New Generation Computing, 25(2007)61-93
Ohmsha, Ltd. and Springer
Received 15 March 2006
Revised manuscript received 15 June 2006
The problem of finding a specified pattern in a time series database (i.e., query by content) has received much attention and is now a relatively mature field. In contrast, the important problem of enumerating all surprising or interesting patterns has received far less attention. This problem requires a meaningful definition of “surprise”, and an efficient search technique. All previous attempts at finding surprising patterns in time series use a very limited notion of surprise, and/or do not scale to massive datasets. To overcome these limitations we propose a novel technique that defines a pattern surprising if the frequency of its occurrence differs substantially from that expected by chance, given some previously seen data. This notion has the advantage of not requiring the user to explicitly define what is a surprising pattern, which may be hard, or perhaps impossible, to elicit from a domain expert.
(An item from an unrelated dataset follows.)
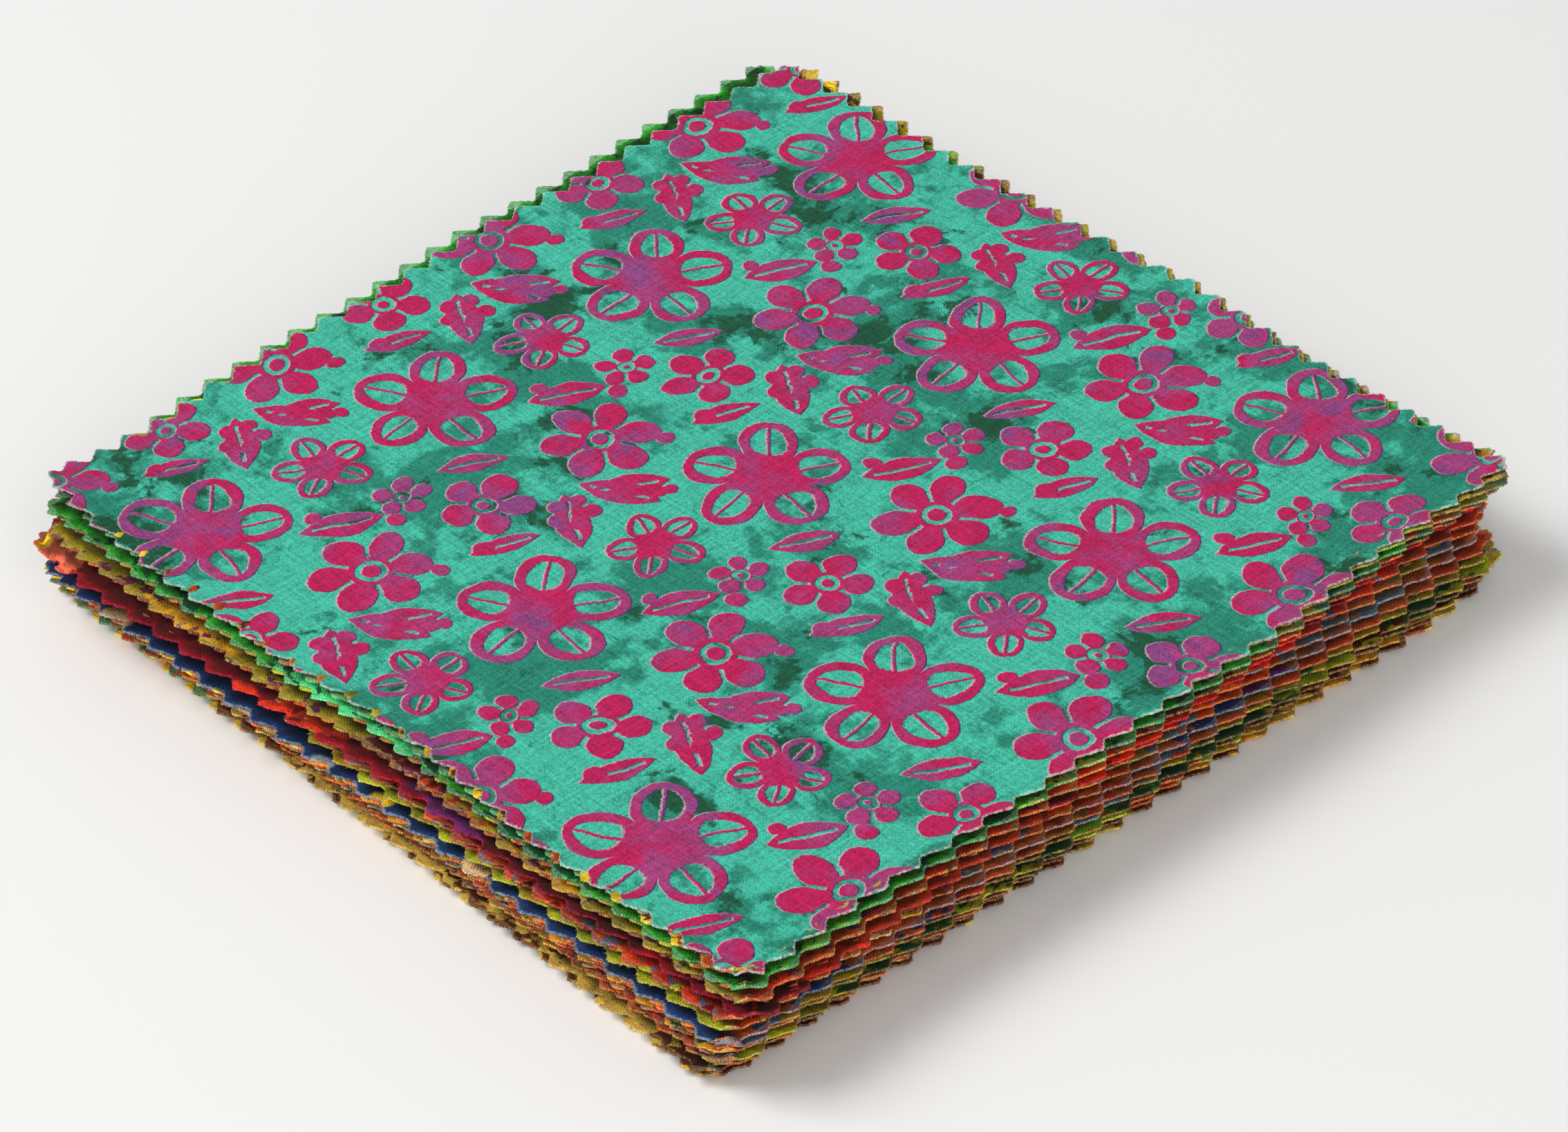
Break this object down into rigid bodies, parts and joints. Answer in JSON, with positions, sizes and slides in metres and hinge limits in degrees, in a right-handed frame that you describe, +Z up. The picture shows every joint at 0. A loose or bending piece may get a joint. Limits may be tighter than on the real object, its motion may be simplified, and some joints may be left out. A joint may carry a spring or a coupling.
{
  "type": "stack of fabric squares",
  "caption": "Stack of pinked cotton quilting squares lying flat, each with a zigzag cut edge, loosely squared up with slightly turned layers and lifted corners.",
  "frame": {"origin": "middle of the stack's outline, on the surface it lies on", "axes": "+Z up through the pile; X and Y along the sides of the top square"},
  "size_m": [0.1318, 0.1322, 0.0186],
  "materials": {
    "mustard_cotton": "matte printed cotton",
    "slate_cotton": "matte printed cotton",
    "maroon_cotton": "matte printed cotton",
    "lime_cotton": "matte printed cotton",
    "rust_cotton": "matte printed cotton",
    "navy_cotton": "matte printed cotton",
    "fern_cotton": "matte printed cotton",
    "orange_cotton": "matte printed cotton",
    "crimson_cotton": "matte printed cotton",
    "olive_cotton": "matte printed cotton",
    "green_cotton": "matte printed cotton",
    "teal_cotton": null
  },
  "bodies": {
    "root": {"leaf_01_mustard": "mustard_cotton", "leaf_02_slate": "slate_cotton", "leaf_03_maroon": "maroon_cotton", "leaf_04_lime": "lime_cotton", "leaf_05_rust": "rust_cotton", "leaf_06_navy": "navy_cotton", "leaf_07_fern": "fern_cotton", "leaf_08_orange": "orange_cotton", "leaf_09_crimson": "crimson_cotton", "leaf_10_olive": "olive_cotton", "leaf_11_green": "green_cotton", "leaf_12_teal": "teal_cotton"}
  },
  "joints": []
}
Instead, the user gives the algorithm a collection of previously observed “normal” data. Our algorithm uses a suffix tree to efficiently encode the frequency of all observed patterns and allows a Markov model to predict the expected frequency of previously unobserved patterns. Once the suffix tree has been constructed, a measure of surprise for all the patterns in a new database can be determined in time and space linear in the size of the database. We demonstrate the utility of our approach with an extensive experimental evaluation.
Keywords:Time Series, Suffix Tree, Novelty Detection, Anomaly Detection, Markov Model, Feature Extraction.